(Stored data)

-=-=-=-=-

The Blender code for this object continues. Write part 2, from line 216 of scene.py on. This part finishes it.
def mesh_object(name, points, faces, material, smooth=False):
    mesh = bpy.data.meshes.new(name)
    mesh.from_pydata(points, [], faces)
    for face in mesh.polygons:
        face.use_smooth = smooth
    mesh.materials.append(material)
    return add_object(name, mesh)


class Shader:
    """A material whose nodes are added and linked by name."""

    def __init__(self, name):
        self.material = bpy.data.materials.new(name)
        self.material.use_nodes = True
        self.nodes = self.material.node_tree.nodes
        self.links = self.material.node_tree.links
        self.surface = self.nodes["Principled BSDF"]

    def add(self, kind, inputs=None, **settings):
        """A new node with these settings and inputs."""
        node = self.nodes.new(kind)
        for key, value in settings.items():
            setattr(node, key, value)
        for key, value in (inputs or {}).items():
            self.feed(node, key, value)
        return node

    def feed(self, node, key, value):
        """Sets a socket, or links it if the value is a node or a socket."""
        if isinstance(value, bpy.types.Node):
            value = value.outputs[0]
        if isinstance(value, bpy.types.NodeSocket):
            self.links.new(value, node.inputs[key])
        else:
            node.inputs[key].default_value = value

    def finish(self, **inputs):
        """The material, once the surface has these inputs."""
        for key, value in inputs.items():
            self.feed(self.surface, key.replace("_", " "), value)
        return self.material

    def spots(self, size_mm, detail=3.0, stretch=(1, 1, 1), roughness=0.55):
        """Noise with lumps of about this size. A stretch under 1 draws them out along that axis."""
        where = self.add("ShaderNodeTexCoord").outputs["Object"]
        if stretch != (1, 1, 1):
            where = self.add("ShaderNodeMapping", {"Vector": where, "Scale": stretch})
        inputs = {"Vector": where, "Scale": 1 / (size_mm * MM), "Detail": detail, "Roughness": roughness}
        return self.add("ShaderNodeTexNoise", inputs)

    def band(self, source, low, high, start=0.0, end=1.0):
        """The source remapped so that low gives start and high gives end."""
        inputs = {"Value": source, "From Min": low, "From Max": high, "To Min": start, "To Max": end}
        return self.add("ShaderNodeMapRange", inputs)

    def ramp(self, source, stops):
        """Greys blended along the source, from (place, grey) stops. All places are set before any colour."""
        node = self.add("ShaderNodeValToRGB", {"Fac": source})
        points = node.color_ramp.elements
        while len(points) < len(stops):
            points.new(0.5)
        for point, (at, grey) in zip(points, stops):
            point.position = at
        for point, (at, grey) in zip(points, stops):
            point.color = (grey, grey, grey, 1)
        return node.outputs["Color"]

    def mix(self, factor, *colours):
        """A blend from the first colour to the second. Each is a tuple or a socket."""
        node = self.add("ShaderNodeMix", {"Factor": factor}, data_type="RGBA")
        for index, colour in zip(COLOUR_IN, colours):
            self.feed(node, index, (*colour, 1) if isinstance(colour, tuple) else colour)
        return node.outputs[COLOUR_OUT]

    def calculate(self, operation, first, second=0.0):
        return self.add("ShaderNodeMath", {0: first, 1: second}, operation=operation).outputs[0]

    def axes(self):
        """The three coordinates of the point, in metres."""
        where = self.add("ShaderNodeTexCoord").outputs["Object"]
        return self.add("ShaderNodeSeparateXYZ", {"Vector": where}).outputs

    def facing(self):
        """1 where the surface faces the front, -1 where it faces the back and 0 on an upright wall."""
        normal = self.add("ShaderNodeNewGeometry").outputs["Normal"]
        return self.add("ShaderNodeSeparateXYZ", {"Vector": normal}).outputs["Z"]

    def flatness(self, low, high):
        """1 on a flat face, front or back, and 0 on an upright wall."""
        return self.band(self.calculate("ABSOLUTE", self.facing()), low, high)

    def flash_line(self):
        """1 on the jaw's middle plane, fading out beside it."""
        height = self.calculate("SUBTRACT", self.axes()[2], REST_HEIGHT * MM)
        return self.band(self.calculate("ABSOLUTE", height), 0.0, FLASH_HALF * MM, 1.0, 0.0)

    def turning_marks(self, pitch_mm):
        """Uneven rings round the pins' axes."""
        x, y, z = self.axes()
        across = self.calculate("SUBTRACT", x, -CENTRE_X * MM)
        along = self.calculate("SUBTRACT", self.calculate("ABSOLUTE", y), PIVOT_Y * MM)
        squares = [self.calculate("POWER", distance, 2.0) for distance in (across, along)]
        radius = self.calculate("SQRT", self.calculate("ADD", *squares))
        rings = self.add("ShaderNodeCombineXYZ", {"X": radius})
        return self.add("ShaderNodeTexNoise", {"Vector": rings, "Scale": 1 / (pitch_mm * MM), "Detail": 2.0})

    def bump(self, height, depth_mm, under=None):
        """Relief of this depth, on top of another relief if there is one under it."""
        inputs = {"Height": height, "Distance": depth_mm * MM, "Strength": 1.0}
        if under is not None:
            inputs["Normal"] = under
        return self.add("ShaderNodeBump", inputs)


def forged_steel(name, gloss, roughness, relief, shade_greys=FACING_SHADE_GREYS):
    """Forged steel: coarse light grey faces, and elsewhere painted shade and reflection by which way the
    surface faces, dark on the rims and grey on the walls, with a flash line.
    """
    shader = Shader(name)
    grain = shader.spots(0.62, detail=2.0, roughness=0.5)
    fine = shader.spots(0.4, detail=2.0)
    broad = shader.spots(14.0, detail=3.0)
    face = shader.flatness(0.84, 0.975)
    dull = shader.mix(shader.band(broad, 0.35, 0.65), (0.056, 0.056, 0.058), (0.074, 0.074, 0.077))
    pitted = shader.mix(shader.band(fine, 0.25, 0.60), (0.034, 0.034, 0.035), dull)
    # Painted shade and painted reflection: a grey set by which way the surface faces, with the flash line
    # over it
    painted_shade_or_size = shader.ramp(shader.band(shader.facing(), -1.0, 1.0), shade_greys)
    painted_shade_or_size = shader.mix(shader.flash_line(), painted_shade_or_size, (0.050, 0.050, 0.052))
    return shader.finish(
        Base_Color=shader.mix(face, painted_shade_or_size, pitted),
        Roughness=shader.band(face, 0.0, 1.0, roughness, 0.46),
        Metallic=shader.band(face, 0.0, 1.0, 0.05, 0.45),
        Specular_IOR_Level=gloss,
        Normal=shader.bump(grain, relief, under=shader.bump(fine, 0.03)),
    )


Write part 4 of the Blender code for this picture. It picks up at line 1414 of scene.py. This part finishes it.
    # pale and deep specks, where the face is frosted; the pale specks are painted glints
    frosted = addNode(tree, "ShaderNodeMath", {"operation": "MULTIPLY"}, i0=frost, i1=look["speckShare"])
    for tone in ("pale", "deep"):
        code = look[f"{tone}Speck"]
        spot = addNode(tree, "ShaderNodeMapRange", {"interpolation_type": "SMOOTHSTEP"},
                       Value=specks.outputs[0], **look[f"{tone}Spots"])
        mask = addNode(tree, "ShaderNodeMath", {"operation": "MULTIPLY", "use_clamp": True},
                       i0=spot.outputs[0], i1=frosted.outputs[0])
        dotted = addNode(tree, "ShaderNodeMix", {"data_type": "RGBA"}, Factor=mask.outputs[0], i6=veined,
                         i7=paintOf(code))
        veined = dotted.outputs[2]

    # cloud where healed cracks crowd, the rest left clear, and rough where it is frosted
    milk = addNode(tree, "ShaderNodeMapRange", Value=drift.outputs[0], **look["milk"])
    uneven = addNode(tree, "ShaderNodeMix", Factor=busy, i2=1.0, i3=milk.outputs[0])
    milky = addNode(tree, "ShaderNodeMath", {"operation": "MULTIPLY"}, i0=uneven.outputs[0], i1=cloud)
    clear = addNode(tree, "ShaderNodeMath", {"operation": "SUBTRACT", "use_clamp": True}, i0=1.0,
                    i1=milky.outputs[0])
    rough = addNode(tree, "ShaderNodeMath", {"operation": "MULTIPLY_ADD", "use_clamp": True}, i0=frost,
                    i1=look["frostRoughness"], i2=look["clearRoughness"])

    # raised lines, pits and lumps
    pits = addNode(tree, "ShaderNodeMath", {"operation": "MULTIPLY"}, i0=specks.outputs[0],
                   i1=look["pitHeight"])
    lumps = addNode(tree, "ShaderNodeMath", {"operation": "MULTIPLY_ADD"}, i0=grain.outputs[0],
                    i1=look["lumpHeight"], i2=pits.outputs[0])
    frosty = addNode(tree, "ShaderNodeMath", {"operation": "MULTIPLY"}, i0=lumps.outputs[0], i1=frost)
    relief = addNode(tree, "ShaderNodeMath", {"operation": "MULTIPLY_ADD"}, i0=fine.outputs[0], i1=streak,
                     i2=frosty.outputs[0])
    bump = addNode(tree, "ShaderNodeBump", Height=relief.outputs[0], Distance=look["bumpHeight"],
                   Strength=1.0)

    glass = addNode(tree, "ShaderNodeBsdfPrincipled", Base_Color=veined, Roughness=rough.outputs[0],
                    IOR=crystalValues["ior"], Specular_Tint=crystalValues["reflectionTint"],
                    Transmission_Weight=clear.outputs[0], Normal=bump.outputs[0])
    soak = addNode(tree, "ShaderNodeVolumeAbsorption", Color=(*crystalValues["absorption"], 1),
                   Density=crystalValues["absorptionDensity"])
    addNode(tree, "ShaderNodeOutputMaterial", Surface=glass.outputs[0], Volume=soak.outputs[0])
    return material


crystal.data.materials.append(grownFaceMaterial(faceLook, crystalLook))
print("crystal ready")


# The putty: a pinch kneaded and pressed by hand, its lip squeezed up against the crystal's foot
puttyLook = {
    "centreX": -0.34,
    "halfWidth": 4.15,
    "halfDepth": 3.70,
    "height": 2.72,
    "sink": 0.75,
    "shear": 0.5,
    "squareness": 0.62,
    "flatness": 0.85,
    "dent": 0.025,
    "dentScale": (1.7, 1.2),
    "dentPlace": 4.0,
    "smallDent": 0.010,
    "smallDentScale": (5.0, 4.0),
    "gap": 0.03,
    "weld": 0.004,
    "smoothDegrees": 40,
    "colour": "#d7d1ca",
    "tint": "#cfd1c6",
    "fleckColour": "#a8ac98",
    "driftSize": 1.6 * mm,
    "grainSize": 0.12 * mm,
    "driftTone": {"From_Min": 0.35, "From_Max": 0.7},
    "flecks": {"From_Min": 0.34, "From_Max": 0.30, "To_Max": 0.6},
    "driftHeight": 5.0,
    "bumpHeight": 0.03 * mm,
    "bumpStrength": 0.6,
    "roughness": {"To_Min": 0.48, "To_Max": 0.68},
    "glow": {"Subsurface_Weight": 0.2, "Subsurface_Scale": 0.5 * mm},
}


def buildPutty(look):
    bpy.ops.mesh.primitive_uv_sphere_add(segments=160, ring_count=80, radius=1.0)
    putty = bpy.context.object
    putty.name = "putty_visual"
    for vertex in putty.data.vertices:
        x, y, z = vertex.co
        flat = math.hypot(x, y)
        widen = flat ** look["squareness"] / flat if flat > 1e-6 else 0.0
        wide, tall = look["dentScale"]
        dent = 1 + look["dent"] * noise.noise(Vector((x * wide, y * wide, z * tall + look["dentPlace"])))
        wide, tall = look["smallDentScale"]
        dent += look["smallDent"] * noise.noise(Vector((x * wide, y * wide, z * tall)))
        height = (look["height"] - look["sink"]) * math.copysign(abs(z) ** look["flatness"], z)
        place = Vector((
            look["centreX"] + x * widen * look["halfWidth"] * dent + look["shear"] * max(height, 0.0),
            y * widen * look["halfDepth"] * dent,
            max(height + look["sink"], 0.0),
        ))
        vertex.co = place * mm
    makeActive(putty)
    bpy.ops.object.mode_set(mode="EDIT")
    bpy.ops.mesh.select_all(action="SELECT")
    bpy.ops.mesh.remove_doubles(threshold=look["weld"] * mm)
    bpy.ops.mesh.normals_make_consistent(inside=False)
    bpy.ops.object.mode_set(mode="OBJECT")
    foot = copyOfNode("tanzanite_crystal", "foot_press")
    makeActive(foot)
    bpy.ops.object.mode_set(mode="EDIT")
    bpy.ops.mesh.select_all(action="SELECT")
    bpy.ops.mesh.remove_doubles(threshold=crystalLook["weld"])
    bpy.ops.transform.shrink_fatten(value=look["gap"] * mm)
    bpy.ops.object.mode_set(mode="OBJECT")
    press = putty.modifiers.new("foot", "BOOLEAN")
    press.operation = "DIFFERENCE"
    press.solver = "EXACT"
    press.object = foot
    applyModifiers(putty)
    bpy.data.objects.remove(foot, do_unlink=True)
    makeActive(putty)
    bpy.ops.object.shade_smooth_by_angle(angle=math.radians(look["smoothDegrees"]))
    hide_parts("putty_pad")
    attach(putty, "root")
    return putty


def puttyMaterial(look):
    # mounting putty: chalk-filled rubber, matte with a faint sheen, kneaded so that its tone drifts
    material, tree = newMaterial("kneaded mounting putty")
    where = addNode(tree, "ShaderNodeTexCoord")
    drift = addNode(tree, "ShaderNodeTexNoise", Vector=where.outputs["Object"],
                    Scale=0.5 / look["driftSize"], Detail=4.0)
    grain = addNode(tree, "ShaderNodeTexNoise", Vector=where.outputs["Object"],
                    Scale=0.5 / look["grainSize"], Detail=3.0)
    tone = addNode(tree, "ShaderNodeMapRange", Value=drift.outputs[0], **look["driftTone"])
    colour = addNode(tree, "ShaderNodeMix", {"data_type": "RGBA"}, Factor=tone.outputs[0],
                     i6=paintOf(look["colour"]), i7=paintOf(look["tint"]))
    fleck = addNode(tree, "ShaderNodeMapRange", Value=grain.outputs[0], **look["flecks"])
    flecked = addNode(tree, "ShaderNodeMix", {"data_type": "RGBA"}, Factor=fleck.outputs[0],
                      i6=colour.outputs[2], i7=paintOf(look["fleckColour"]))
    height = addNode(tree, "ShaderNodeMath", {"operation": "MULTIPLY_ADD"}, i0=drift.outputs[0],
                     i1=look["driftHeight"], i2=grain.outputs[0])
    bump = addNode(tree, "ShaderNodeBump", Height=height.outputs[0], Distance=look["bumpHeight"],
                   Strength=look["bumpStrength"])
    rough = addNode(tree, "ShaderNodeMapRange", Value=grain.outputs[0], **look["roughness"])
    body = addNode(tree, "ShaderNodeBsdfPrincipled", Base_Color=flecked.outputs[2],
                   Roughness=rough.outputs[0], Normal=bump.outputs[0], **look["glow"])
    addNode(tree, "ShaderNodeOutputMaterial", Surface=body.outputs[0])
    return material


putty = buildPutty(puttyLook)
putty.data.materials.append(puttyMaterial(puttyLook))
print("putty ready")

-=-=-=-=-

What you have to do →
Collect every line from the records above that contains the word "Write".

Solved exercise →
The Blender code for this object continues. Write part 2, from line 216 of scene.py on. This part finishes it.
Write part 4 of the Blender code for this picture. It picks up at line 1414 of scene.py. This part finishes it.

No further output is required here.